● Exercise objective
In the listing that follows, the range to quote begins at the line that has "SWIMMERETS.forEach((pair, i) =>" and ends after the line that has "cad_parts[node].hide_render = cad_parts[node].hide_viewport"; quote it verbatim and add nothing.

_ _ _

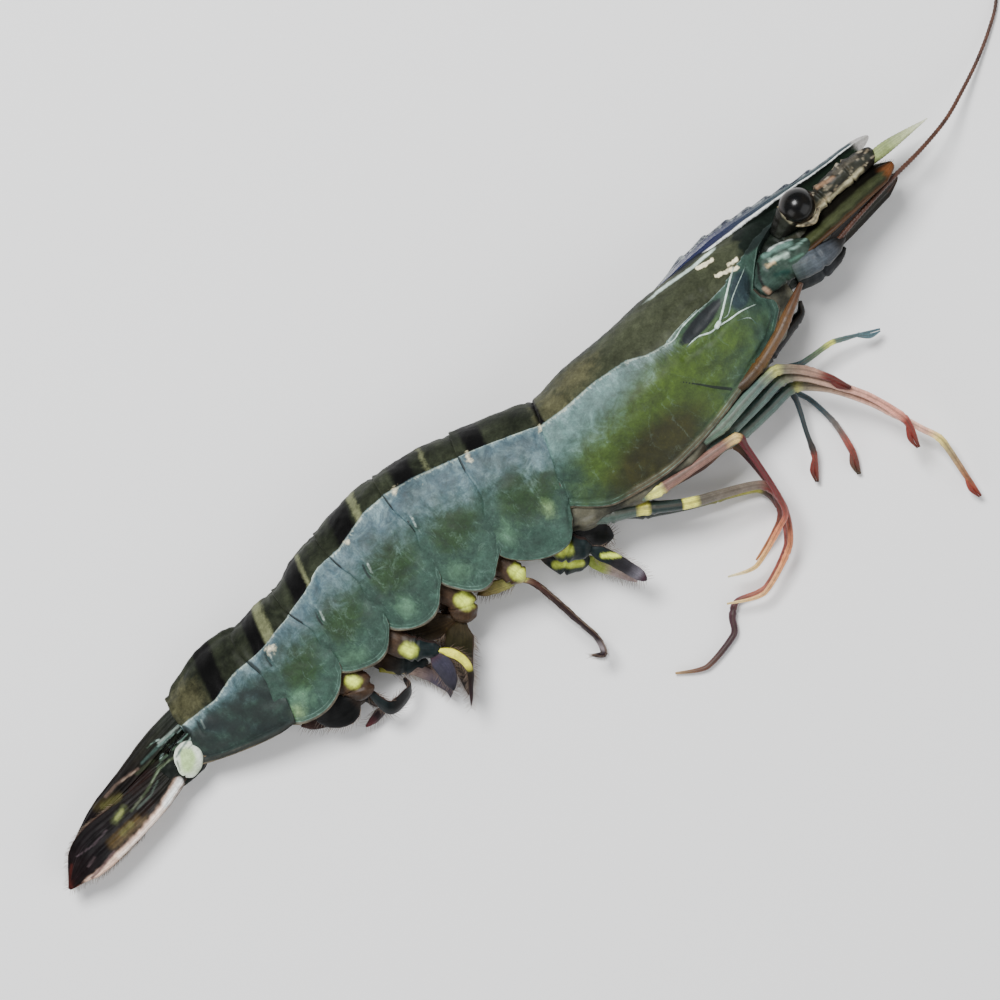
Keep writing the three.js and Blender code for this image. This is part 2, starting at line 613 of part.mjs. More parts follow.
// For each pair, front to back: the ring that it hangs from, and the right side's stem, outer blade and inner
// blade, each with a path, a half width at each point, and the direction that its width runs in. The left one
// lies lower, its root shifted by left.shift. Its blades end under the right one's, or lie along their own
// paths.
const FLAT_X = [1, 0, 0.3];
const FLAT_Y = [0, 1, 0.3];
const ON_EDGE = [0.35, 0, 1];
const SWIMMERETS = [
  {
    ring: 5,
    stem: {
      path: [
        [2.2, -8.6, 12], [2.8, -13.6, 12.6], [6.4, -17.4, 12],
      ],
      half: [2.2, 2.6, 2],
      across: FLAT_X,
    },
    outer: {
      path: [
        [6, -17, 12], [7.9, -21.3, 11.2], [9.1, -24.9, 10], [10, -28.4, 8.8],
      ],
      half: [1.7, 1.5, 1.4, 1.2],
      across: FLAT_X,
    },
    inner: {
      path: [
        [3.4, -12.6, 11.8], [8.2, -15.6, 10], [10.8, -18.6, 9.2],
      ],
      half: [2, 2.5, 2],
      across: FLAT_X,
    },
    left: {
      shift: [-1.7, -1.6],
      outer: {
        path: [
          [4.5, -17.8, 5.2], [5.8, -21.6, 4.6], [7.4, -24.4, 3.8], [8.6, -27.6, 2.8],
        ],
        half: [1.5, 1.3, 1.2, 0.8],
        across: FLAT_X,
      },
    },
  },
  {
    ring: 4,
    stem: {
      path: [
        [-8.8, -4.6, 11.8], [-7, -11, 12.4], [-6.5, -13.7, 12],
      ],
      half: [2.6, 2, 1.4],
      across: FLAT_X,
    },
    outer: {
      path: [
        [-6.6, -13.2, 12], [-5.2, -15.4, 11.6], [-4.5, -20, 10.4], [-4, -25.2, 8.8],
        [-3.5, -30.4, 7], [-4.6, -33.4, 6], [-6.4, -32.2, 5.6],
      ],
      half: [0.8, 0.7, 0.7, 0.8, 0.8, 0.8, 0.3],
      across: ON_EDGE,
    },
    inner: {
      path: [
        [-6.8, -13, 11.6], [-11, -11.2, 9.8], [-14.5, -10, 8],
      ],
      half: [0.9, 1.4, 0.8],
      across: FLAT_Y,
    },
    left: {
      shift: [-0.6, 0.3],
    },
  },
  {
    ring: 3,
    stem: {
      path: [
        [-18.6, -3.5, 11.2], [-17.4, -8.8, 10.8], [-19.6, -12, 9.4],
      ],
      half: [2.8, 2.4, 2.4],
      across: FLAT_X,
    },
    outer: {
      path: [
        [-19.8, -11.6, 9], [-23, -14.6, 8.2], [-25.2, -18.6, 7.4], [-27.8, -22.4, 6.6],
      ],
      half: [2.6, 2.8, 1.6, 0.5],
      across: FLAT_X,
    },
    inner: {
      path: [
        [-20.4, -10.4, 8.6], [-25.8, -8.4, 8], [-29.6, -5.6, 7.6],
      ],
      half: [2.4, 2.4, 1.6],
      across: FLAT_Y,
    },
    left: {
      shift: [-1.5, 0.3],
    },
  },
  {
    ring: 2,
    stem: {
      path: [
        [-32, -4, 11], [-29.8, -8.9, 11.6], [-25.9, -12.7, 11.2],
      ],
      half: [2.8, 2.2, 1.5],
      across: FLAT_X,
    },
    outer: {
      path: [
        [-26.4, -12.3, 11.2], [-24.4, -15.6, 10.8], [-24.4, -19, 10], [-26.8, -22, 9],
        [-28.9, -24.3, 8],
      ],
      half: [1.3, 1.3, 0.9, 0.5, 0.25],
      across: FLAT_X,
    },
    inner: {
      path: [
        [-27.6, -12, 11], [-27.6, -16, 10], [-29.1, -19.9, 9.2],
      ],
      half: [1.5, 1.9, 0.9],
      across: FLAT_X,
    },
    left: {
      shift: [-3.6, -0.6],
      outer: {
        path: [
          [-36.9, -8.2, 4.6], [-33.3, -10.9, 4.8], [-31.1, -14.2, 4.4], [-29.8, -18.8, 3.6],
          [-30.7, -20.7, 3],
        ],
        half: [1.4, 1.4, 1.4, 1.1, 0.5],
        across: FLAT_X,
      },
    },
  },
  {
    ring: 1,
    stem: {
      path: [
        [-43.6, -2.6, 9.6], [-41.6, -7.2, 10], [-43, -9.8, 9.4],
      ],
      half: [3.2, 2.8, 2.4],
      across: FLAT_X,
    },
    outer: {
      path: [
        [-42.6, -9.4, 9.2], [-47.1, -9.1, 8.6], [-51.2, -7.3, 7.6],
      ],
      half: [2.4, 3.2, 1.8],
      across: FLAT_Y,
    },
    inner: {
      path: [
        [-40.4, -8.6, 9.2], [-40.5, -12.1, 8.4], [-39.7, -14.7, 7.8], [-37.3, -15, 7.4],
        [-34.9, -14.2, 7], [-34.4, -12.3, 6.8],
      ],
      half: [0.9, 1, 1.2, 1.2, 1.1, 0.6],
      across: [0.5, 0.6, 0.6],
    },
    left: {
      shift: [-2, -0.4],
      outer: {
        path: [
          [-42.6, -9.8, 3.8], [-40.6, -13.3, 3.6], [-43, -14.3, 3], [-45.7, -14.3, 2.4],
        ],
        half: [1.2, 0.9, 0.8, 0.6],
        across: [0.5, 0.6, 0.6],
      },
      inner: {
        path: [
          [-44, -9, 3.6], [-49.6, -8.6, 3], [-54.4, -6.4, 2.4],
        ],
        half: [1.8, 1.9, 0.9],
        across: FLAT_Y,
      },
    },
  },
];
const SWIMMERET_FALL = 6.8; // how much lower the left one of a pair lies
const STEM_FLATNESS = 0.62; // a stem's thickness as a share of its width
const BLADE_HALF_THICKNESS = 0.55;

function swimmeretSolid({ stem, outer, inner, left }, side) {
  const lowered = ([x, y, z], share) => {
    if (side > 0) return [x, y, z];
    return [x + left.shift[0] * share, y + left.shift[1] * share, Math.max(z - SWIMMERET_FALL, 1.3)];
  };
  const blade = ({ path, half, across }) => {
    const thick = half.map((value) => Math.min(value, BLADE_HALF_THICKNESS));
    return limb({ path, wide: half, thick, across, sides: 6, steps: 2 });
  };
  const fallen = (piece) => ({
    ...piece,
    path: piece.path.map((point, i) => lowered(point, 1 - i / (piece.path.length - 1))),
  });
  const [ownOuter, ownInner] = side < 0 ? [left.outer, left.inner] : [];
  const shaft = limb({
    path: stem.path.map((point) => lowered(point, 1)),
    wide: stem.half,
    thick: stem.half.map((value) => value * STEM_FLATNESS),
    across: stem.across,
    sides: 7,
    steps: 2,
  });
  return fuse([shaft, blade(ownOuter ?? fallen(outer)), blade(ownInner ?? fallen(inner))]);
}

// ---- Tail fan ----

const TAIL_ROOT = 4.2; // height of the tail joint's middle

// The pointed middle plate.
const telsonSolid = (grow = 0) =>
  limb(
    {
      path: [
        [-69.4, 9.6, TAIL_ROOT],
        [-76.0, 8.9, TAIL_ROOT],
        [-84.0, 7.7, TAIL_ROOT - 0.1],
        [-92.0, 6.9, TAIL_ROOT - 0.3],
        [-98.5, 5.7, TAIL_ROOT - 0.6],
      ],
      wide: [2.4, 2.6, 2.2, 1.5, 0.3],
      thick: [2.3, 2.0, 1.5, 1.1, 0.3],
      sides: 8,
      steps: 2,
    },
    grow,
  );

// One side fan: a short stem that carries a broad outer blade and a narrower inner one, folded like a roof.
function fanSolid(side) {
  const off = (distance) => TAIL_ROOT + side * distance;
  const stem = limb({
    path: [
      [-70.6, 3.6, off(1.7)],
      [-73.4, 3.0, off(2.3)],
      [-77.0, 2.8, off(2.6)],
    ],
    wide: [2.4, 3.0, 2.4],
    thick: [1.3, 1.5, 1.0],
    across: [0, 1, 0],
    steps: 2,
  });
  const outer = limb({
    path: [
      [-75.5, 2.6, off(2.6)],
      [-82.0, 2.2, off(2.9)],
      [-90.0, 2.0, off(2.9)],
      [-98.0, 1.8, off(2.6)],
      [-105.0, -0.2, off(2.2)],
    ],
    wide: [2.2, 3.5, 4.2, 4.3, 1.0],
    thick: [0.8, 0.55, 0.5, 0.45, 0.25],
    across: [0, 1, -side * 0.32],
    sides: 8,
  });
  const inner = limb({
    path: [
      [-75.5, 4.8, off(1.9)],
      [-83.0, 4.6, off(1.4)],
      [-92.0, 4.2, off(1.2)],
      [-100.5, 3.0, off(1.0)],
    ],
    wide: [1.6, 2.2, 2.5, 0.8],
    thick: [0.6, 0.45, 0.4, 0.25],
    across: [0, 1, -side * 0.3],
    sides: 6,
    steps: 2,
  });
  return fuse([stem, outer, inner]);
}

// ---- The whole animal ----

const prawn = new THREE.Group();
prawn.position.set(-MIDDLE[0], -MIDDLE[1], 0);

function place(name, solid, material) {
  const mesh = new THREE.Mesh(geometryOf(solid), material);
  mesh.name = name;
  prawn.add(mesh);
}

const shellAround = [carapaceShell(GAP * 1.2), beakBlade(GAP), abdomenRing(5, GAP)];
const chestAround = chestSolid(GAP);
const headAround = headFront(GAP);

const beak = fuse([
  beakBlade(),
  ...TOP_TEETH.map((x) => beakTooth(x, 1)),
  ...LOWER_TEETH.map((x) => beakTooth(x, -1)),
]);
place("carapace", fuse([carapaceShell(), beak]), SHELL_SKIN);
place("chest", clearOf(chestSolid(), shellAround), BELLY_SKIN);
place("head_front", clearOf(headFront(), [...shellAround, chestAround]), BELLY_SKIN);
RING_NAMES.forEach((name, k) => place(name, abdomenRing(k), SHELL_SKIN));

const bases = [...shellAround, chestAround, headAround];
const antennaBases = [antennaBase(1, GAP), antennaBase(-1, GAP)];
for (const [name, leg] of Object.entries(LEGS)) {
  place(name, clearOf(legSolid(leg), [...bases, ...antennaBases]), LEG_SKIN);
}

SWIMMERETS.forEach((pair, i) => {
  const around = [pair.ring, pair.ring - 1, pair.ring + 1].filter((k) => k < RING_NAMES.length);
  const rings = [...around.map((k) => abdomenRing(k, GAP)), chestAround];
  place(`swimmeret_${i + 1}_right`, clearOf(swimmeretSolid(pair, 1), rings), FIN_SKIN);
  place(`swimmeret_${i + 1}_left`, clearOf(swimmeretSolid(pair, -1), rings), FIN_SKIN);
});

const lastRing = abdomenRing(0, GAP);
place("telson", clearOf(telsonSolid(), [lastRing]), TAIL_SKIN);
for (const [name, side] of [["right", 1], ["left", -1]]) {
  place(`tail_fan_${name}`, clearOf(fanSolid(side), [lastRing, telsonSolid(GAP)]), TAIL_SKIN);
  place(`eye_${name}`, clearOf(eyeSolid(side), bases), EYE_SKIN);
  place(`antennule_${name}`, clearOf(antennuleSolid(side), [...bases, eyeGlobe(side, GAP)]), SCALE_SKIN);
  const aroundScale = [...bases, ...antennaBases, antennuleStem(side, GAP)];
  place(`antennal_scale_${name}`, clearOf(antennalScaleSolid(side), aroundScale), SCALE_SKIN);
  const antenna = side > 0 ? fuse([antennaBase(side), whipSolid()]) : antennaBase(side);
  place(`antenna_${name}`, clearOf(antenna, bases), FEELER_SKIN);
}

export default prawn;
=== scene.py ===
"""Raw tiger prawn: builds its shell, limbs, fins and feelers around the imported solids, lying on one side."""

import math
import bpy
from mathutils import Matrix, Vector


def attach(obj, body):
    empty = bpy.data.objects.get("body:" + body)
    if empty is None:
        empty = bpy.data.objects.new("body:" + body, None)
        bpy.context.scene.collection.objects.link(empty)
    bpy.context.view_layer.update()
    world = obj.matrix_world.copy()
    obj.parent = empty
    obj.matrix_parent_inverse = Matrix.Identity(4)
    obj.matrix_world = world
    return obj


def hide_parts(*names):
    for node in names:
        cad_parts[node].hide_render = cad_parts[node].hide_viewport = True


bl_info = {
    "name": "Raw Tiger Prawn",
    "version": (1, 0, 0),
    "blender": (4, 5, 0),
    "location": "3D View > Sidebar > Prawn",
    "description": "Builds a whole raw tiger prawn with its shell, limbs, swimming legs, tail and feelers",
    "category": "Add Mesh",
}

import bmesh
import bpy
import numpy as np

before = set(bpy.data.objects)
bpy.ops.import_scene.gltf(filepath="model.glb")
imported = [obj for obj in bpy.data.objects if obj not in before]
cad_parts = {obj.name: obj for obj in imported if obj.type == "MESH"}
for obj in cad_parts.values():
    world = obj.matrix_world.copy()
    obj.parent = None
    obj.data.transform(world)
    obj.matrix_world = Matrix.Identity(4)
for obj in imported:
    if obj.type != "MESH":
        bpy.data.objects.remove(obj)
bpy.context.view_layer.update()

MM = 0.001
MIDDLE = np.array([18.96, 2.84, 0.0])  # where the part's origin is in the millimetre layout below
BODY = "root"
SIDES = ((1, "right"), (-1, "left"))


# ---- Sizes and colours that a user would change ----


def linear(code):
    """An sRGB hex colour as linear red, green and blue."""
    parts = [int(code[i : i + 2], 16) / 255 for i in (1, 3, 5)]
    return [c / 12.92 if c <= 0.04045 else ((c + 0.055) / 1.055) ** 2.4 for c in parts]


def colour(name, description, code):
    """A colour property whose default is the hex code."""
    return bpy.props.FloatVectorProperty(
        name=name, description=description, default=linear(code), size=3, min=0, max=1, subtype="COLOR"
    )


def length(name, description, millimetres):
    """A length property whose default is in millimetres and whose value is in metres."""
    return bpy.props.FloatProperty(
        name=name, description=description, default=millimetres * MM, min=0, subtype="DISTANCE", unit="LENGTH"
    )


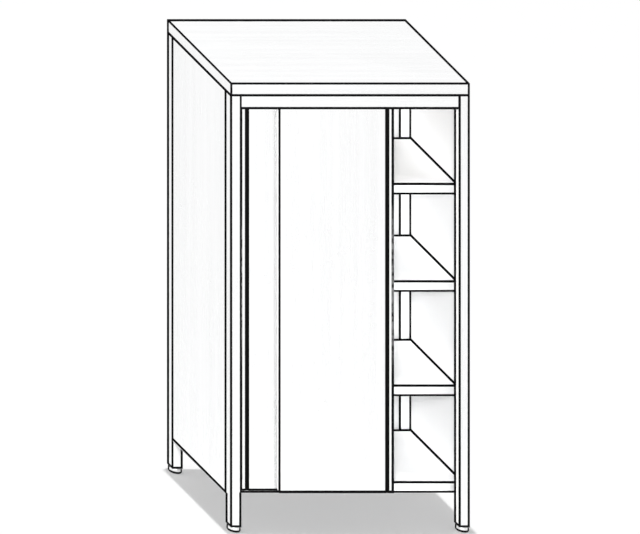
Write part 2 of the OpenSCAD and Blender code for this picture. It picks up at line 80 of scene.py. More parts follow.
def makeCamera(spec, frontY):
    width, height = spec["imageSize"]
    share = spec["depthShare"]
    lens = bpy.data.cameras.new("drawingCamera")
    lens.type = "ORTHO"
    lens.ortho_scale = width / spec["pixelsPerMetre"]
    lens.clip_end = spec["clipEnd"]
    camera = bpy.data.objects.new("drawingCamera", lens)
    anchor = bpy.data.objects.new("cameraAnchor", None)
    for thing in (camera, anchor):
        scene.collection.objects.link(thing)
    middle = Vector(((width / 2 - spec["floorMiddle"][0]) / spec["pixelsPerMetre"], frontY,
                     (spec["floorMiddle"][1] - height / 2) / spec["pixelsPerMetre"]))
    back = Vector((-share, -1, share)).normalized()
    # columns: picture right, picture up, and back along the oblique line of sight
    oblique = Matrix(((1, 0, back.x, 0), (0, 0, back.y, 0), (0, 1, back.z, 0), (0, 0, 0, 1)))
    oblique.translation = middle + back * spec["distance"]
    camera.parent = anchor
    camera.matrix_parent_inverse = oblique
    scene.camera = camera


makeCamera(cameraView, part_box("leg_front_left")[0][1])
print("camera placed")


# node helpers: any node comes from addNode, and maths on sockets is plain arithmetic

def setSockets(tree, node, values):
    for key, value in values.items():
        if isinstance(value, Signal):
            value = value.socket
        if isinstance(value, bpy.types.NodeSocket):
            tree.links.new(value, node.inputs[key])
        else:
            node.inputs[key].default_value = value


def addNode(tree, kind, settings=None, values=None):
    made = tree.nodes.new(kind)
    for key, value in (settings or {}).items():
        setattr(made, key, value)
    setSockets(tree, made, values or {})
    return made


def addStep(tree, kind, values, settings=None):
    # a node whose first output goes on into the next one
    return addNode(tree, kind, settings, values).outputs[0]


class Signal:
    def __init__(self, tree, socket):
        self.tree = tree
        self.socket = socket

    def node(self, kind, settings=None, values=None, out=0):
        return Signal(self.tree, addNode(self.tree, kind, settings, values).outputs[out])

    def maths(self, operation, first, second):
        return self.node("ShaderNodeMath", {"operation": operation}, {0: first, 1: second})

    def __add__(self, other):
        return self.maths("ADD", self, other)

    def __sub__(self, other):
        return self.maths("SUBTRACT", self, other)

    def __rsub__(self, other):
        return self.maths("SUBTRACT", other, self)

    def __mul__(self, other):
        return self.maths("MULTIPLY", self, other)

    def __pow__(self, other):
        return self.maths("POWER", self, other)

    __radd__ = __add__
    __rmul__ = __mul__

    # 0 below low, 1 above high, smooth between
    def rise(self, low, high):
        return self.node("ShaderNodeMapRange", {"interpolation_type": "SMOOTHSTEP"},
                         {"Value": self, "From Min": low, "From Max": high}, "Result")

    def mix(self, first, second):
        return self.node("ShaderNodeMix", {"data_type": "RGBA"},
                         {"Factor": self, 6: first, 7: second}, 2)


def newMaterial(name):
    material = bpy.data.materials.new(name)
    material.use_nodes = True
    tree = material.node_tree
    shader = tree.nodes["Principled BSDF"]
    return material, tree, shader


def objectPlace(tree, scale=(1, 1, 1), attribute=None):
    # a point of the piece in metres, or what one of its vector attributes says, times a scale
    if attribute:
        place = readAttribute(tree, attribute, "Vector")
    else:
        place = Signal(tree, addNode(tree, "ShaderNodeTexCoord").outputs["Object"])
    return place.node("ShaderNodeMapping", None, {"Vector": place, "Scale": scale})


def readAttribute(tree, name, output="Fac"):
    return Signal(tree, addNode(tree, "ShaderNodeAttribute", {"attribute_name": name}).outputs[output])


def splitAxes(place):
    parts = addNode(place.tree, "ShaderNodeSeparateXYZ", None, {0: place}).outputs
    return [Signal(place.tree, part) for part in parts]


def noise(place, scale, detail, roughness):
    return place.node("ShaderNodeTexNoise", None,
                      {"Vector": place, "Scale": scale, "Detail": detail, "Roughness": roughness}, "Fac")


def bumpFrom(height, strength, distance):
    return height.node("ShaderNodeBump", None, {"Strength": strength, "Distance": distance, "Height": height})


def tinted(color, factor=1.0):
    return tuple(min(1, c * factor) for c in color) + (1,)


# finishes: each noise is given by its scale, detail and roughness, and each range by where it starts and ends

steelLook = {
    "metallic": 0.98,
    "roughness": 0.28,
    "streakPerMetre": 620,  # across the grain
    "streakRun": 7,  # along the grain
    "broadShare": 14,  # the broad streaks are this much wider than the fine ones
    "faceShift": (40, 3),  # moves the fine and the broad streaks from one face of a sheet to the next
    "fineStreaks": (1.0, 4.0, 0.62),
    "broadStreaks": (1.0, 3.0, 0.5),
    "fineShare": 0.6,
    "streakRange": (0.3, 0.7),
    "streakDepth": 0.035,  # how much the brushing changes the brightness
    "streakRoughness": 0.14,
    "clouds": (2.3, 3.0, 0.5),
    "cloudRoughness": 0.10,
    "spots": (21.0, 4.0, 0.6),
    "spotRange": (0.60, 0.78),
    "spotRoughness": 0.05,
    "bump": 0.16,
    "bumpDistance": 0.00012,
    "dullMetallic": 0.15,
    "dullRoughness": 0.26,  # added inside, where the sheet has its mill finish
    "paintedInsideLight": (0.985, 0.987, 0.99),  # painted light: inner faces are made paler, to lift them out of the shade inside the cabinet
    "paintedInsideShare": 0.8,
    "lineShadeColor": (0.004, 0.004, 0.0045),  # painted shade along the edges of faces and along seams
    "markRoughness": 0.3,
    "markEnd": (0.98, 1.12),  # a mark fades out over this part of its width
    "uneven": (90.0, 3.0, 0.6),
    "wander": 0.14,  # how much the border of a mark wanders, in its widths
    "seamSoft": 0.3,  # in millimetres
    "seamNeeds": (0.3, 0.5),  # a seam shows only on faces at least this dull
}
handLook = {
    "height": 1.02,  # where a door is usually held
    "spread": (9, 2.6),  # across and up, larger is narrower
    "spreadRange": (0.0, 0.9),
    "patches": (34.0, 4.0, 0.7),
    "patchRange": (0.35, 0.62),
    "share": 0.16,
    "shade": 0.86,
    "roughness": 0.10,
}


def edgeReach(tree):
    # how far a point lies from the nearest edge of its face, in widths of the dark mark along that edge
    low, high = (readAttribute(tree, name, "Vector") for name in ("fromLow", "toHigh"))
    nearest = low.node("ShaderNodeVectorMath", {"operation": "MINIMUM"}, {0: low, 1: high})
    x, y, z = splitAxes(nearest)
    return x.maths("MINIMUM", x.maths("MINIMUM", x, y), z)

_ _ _

● Response to this exercise
SWIMMERETS.forEach((pair, i) => {
  const around = [pair.ring, pair.ring - 1, pair.ring + 1].filter((k) => k < RING_NAMES.length);
  const rings = [...around.map((k) => abdomenRing(k, GAP)), chestAround];
  place(`swimmeret_${i + 1}_right`, clearOf(swimmeretSolid(pair, 1), rings), FIN_SKIN);
  place(`swimmeret_${i + 1}_left`, clearOf(swimmeretSolid(pair, -1), rings), FIN_SKIN);
});

const lastRing = abdomenRing(0, GAP);
place("telson", clearOf(telsonSolid(), [lastRing]), TAIL_SKIN);
for (const [name, side] of [["right", 1], ["left", -1]]) {
  place(`tail_fan_${name}`, clearOf(fanSolid(side), [lastRing, telsonSolid(GAP)]), TAIL_SKIN);
  place(`eye_${name}`, clearOf(eyeSolid(side), bases), EYE_SKIN);
  place(`antennule_${name}`, clearOf(antennuleSolid(side), [...bases, eyeGlobe(side, GAP)]), SCALE_SKIN);
  const aroundScale = [...bases, ...antennaBases, antennuleStem(side, GAP)];
  place(`antennal_scale_${name}`, clearOf(antennalScaleSolid(side), aroundScale), SCALE_SKIN);
  const antenna = side > 0 ? fuse([antennaBase(side), whipSolid()]) : antennaBase(side);
  place(`antenna_${name}`, clearOf(antenna, bases), FEELER_SKIN);
}

export default prawn;
=== scene.py ===
"""Raw tiger prawn: builds its shell, limbs, fins and feelers around the imported solids, lying on one side."""

import math
import bpy
from mathutils import Matrix, Vector


def attach(obj, body):
    empty = bpy.data.objects.get("body:" + body)
    if empty is None:
        empty = bpy.data.objects.new("body:" + body, None)
        bpy.context.scene.collection.objects.link(empty)
    bpy.context.view_layer.update()
    world = obj.matrix_world.copy()
    obj.parent = empty
    obj.matrix_parent_inverse = Matrix.Identity(4)
    obj.matrix_world = world
    return obj


def hide_parts(*names):
    for node in names:
        cad_parts[node].hide_render = cad_parts[node].hide_viewport = True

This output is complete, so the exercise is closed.